- [Recorded data]
.....
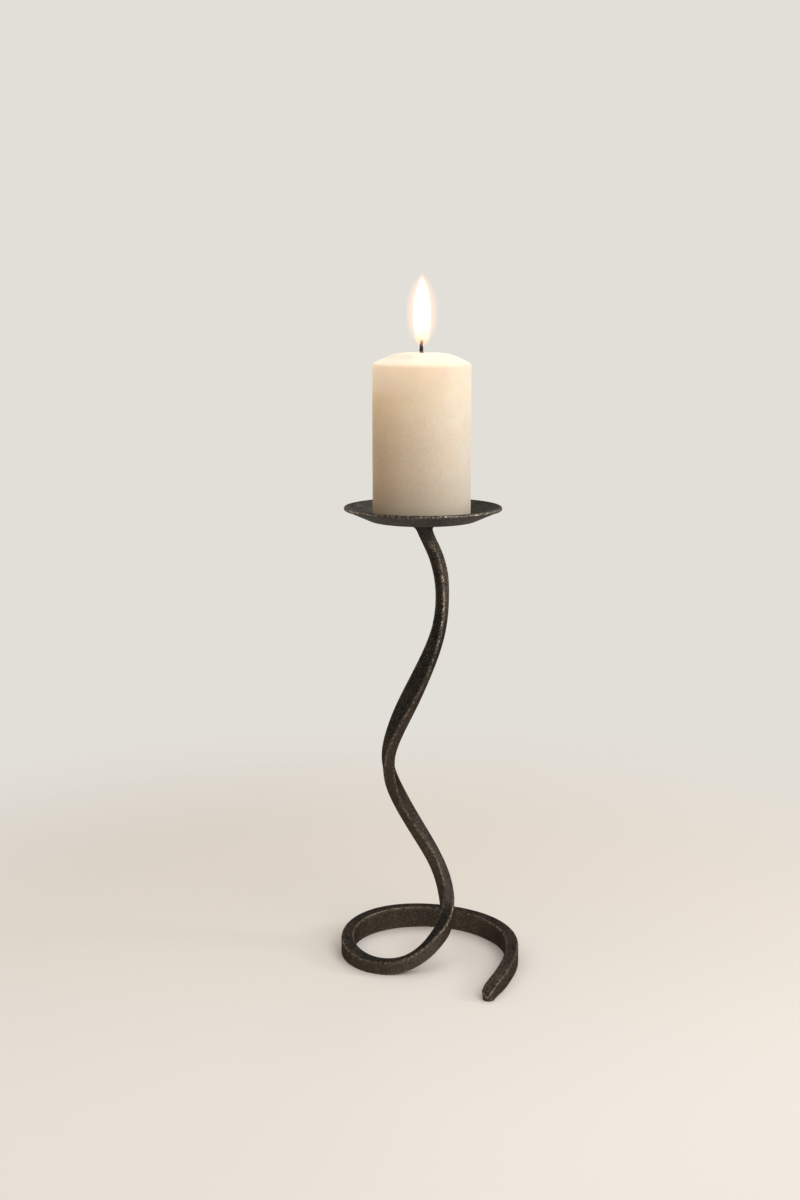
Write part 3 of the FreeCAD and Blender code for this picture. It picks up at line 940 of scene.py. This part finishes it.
def wax_finish():
    """Ivory wax: light goes a few millimetres into it, and the pool round the wick is wet. A
    painted glow, emission round a place left of the axis below the top, lightens it near the
    flame, most on its shaded left side. Painted shade darkens it low down, and more just above
    the pan."""
    material, tree, shader = new_finish("ivory_wax")
    place, height = place_on_piece(tree)
    mottle = noise(tree, place, WAX_MOTTLE, 3.0, 0.6)
    fine = noise(tree, place, WAX_GRAIN, 2.0, 0.7)
    tone = mixed(tree, mapped(tree, mottle, 0.3, 0.7), WAX_TONE, WAX_PALE_TONE)
    # Painted shade: the wax darkens towards the pan, most just above it.
    shade_low_down = mapped(tree, height, CANDLE_TOP - WAX_LOW_START, PAN_FLOOR, 0.0, 0.75)
    tone = mixed(tree, shade_low_down, tone, WAX_LOW_SHADE_TONE)
    shade_at_foot = mapped(tree, height, PAN_FLOOR + WAX_FOOT_HEIGHT, PAN_FLOOR, 0.0, 0.55)
    tone = mixed(tree, shade_at_foot, tone, WAX_FOOT_SHADE_TONE)
    spots = mapped(tree, fine, 0.40, 0.64, 0.0, 0.14)
    more_low = mapped(tree, height, CANDLE_TOP, CANDLE_TOP - WAX_SPOT_REACH, 0.4, 1.3)
    tone = mixed(tree, math_node(tree, "MULTIPLY", spots, more_low), tone, WAX_SPOT_TONE)
    tree.links.new(tone, shader.inputs["Base Color"])
    shader.inputs["Subsurface Weight"].default_value = 0.9
    shader.inputs["Subsurface Radius"].default_value = (1.0, 0.5, 0.25)
    shader.inputs["Subsurface Scale"].default_value = WAX_LIGHT_DEPTH
    shader.inputs["Specular IOR Level"].default_value = 0.2
    # Painted glow: emission round a place left of the axis lightens the shaded side near the
    # flame.
    glow_place = (CANDLE_AXIS[0] - GLOW_LEFT, CANDLE_AXIS[1], CANDLE_TOP - GLOW_DEPTH)
    distance = distance_from(tree, place, glow_place)
    shoulder = mapped(tree, height, CANDLE_TOP - SHOULDER_GLOW_LOW,
                      CANDLE_TOP - SHOULDER_GLOW_HIGH, 1.0, 0.30)
    glow = NO_LIGHT
    for end, full, light in ((GLOW_END, GLOW_FULL, WAX_PAINTED_GLOW),
                             (BRIGHT_GLOW_END, BRIGHT_GLOW_FULL, WAX_PAINTED_BRIGHT_GLOW)):
        near = math_node(tree, "MULTIPLY", mapped(tree, distance, end, full), shoulder)
        glow = mixed(tree, near, glow, light)
    tree.links.new(glow, shader.inputs["Emission Color"])
    shader.inputs["Emission Strength"].default_value = 0.44
    reach = distance_from(tree, place, (CANDLE_AXIS[0], CANDLE_AXIS[1], 0.0), (1.0, 1.0, 0.0))
    top = mapped(tree, height, CANDLE_TOP - WET_DEPTH, CANDLE_TOP - WET_FULL_DEPTH)
    wet = math_node(tree, "MULTIPLY", mapped(tree, reach, WET_END, WET_RADIUS), top)
    rough = math_node(tree, "MULTIPLY_ADD", fine, 0.14, 0.40)
    rough = math_node(tree, "MULTIPLY_ADD", wet, -0.38, rough)
    tree.links.new(rough, shader.inputs["Roughness"])
    relief = math_node(tree, "MULTIPLY_ADD", mottle, 1.5, fine)
    bump = add(tree, "ShaderNodeBump", {"Strength": 0.5, "Distance": WAX_RELIEF,
                                        "Height": relief})
    tree.links.new(bump.outputs["Normal"], shader.inputs["Normal"])
    return material


def wick_finish():
    """Charred cotton: black and crusty, with brown flecks, and paler where the wax wets it."""
    material, tree, shader = new_finish("charred_cotton")
    place, height = place_on_piece(tree)
    crust = noise(tree, place, CHAR_CRUST, 3.0, 0.7)
    flecks = mapped(tree, noise(tree, place, CHAR_FLECKS, 1.0, 0.5), 0.58, 0.66)
    charred = mixed(tree, flecks, CHAR_TONE, CHAR_FLECK_TONE)
    soaked = mapped(tree, height, CANDLE_TOP + SOAKED_START, CANDLE_TOP - SOAKED_DEPTH)
    colour = mixed(tree, soaked, charred, SOAKED_TONE)
    tree.links.new(colour, shader.inputs["Base Color"])
    shader.inputs["Roughness"].default_value = 0.85
    bump = add(tree, "ShaderNodeBump", {"Strength": 1.0, "Distance": CHAR_RELIEF,
                                        "Height": crust})
    tree.links.new(bump.outputs["Normal"], shader.inputs["Normal"])
    return material


def flame_finish(name, colours, strength, alpha, soft=0.0):
    """Light of the flame: its colour changes from the foot upwards, and it thins out at the
    foot, where the wick shows through. A soft flame thins out towards its outline too."""
    material, tree, shader = new_finish(name)
    place, height = place_on_piece(tree)
    foot = flame_low[2]
    tall = flame_high[2] - foot
    above_foot = mapped(tree, height, foot, foot + FLAME_WARM_SHARE * tall)
    colour = mixed(tree, above_foot, *colours)
    tree.links.new(colour, shader.inputs["Emission Color"])
    shader.inputs["Emission Strength"].default_value = strength
    shader.inputs["Base Color"].default_value = NO_LIGHT
    shader.inputs["Specular IOR Level"].default_value = 0.0
    shader.inputs["Roughness"].default_value = 1.0
    thin = mapped(tree, height, foot - FLAME_CLEAR_DEPTH * tall,
                  foot + FLAME_CLEAR_SHARE * tall, 0.0, alpha)
    if soft:
        edge = add(tree, "ShaderNodeLayerWeight", {"Blend": 0.5}).outputs["Facing"]
        inward = math_node(tree, "SUBTRACT", 1.0, edge)
        thin = math_node(tree, "MULTIPLY", thin, math_node(tree, "POWER", inward, soft))
    tree.links.new(thin, shader.inputs["Alpha"])
    return material


# Stage.

def make_floor():
    """Pale floor that fades into the backdrop all round the object. Painted shade darkens it
    towards the back.
    """
    mesh = bpy.data.meshes.new("floor")
    corners = np.array([(-1, -1, 0), (1, -1, 0), (1, 1, 0), (-1, 1, 0)]) * FLOOR_REACH
    mesh.from_pydata(corners, [], [(0, 1, 2, 3)])
    material, tree, shader = new_finish("pale_floor")
    shader.inputs["Roughness"].default_value = 0.9
    shader.inputs["Specular IOR Level"].default_value = 0.1
    place = add(tree, "ShaderNodeTexCoord").outputs["Object"]
    back = add(tree, "ShaderNodeSeparateXYZ", {"Vector": place}).outputs["Y"]
    # Painted shade: the floor is darker towards the back.
    back_shade = mapped(tree, back, -FLOOR_TONE_REACH, FLOOR_TONE_REACH)
    tone = mixed(tree, back_shade, FLOOR_FRONT_TONE, FLOOR_BACK_SHADE_TONE)
    tree.links.new(tone, shader.inputs["Base Color"])
    away = distance_from(tree, place, (PAN_AXIS[0], PAN_AXIS[1], 0.0))
    fade = mapped(tree, away, FLOOR_FADE_START, FLOOR_FADE_END)
    clear = add(tree, "ShaderNodeBsdfTransparent")
    mix = add(tree, "ShaderNodeMixShader", {0: fade, 1: shader.outputs[0],
                                            2: clear.outputs[0]})
    tree.links.new(mix.outputs[0], tree.nodes["Material Output"].inputs["Surface"])
    mesh.materials.append(material)
    floor = put("floor", mesh)


def make_world():
    """Soft studio light. The camera sees a plain pale backdrop, and so do reflections towards
    the back, while those that go forward or up see a dim room. The object is lit by a bright
    ceiling, a warm dim left and a brighter right."""
    world = bpy.data.worlds.new("studio")
    bpy.context.scene.world = world
    world.use_nodes = True
    tree = world.node_tree
    tree.nodes.clear()
    direction = add(tree, "ShaderNodeTexCoord").outputs["Generated"]
    parts = add(tree, "ShaderNodeSeparateXYZ", {"Vector": direction})
    rightward = mapped(tree, parts.outputs["X"], -0.7, 0.8)
    upward = mapped(tree, parts.outputs["Z"], 0.35, 0.85)
    backward = mapped(tree, parts.outputs["Y"], -0.35, 0.35)
    walls = mixed(tree, rightward, LEFT_LIGHT, RIGHT_LIGHT)
    studio = mixed(tree, upward, walls, CEILING_LIGHT)
    mirrored = mixed(tree, backward, DIM_ROOM, BACKDROP)
    mirrored = mixed(tree, upward, mirrored, DIM_CEILING)
    lit = add(tree, "ShaderNodeBackground", {"Color": studio, "Strength": 1.0})
    mirror = add(tree, "ShaderNodeBackground", {"Color": mirrored, "Strength": 1.0})
    backdrop = add(tree, "ShaderNodeBackground", {"Color": BACKDROP, "Strength": 1.0})
    path = add(tree, "ShaderNodeLightPath")
    reflected = math_node(tree, "MAXIMUM", path.outputs["Is Glossy Ray"],
                          path.outputs["Is Transmission Ray"])
    mix = add(tree, "ShaderNodeMixShader", {0: reflected, 1: lit.outputs[0],
                                            2: mirror.outputs[0]})
    mix = add(tree, "ShaderNodeMixShader", {0: path.outputs["Is Camera Ray"],
                                            1: mix.outputs[0], 2: backdrop.outputs[0]})
    add(tree, "ShaderNodeOutputWorld", {"Surface": mix.outputs[0]})


def make_lamp(name, place, size, power, colour):
    """Square soft lamp at a place, turned to the axis of the pan."""
    data = bpy.data.lights.new(name, "AREA")
    data.size = size
    data.energy = power
    data.color = colour
    lamp = put(name, data)
    aim = (PAN_AXIS[0], PAN_AXIS[1], LAMP_AIM_HEIGHT)
    direction = Vector(aim) - Vector(place)
    lamp.location = place
    lamp.rotation_euler = direction.to_track_quat("-Z", "Y").to_euler()


def make_flame_lamp():
    """Faint warm light of the flame, which goes with the candle."""
    data = bpy.data.lights.new("flame_lamp", "POINT")
    data.energy = FLAME_LAMP_POWER
    data.color = FLAME_LAMP_COLOUR
    data.shadow_soft_size = FLAME_LAMP_RADIUS
    lamp = put("flame_lamp", data)
    lamp.location = (CANDLE_AXIS[0], CANDLE_AXIS[1], CANDLE_TOP + FLAME_LAMP_HEIGHT)
    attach(lamp, "candle")


def make_camera():
    """Camera that looks straight back, a little down."""
    data = bpy.data.cameras.new("camera")
    data.lens = CAMERA_LENS
    data.sensor_width = CAMERA_SENSOR
    camera = put("camera", data)
    camera.location = (PAN_AXIS[0] + CAMERA_RIGHT, PAN_AXIS[1] - CAMERA_BACK, CAMERA_HEIGHT)
    camera.rotation_euler = (math.pi / 2 - CAMERA_PITCH, 0, 0)
    bpy.context.scene.camera = camera


def place_piece(piece, material, node, body):
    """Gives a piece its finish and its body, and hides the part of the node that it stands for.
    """
    piece.data.materials.append(material)
    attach(piece, body)
    if node:
        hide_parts(node)
    return piece


forged = forged_group()
bar_iron = iron("blackened_bar", forged, BAR_TONES, wear_and_highlight_amount=0.85, flecks=0.32,
                relief=IRON_RELIEF, edge_tint=0.15)
pan_iron = iron("blackened_sheet", forged, PAN_TONES, wear_and_highlight_amount=1.1, flecks=0.40,
                relief=IRON_RELIEF, edge_tint=0.45)
spike_iron = iron("filed_iron", forged, SPIKE_TONES, wear_and_highlight_amount=1.0, flecks=0.2,
                  relief=FILED_RELIEF, edge_tint=0.5)
wax = wax_finish()
cotton = wick_finish()
core_light = flame_finish("white_flame", CORE_COLOURS, strength=1.8, alpha=1.0)
edge_light = flame_finish("warm_flame", EDGE_COLOURS, strength=1.5, alpha=0.6, soft=0.3)
halo_light = flame_finish("flame_halo", HALO_COLOURS, strength=1.3, alpha=0.28, soft=1.3)

place_piece(make_stem(), bar_iron, "stem_bar", "holder")
place_piece(make_pan(), pan_iron, "drip_pan", "holder")
place_piece(make_spike(), spike_iron, "candle_spike", "holder")
place_piece(make_candle(), wax, "pillar_candle", "candle")
place_piece(make_wick(), cotton, "wick", "candle")
edge = make_flame("flame_edge", 1.0, 0.0, 1.0)
core = make_flame("flame_core", CORE_WIDTH_SHARE, 0.0, CORE_TIP_SHARE)
lights = [place_piece(edge, edge_light, "flame", "candle"),
          place_piece(core, core_light, None, "candle")]
for number, margin in enumerate(HALO_MARGINS, start=1):
    halo = make_flame(f"flame_halo_{number}", 1.0, HALO_FOOT_SHARE, 1.0, margin)
    lights.append(place_piece(halo, halo_light, None, "candle"))
for light in lights:
    light.visible_shadow = False

make_floor()
make_world()
for lamp in LAMPS:
    make_lamp(*lamp)
make_flame_lamp()
make_camera()
bpy.context.scene.view_settings.view_transform = "Standard"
.....
- [Goal of the exercise] Starting at the line that contains "attach(piece, body)", repeat each line exactly, and stop after the line that contains "strength=1.3, alpha=0.28, soft=1.3)".

- [Final result]
    attach(piece, body)
    if node:
        hide_parts(node)
    return piece


forged = forged_group()
bar_iron = iron("blackened_bar", forged, BAR_TONES, wear_and_highlight_amount=0.85, flecks=0.32,
                relief=IRON_RELIEF, edge_tint=0.15)
pan_iron = iron("blackened_sheet", forged, PAN_TONES, wear_and_highlight_amount=1.1, flecks=0.40,
                relief=IRON_RELIEF, edge_tint=0.45)
spike_iron = iron("filed_iron", forged, SPIKE_TONES, wear_and_highlight_amount=1.0, flecks=0.2,
                  relief=FILED_RELIEF, edge_tint=0.5)
wax = wax_finish()
cotton = wick_finish()
core_light = flame_finish("white_flame", CORE_COLOURS, strength=1.8, alpha=1.0)
edge_light = flame_finish("warm_flame", EDGE_COLOURS, strength=1.5, alpha=0.6, soft=0.3)
halo_light = flame_finish("flame_halo", HALO_COLOURS, strength=1.3, alpha=0.28, soft=1.3)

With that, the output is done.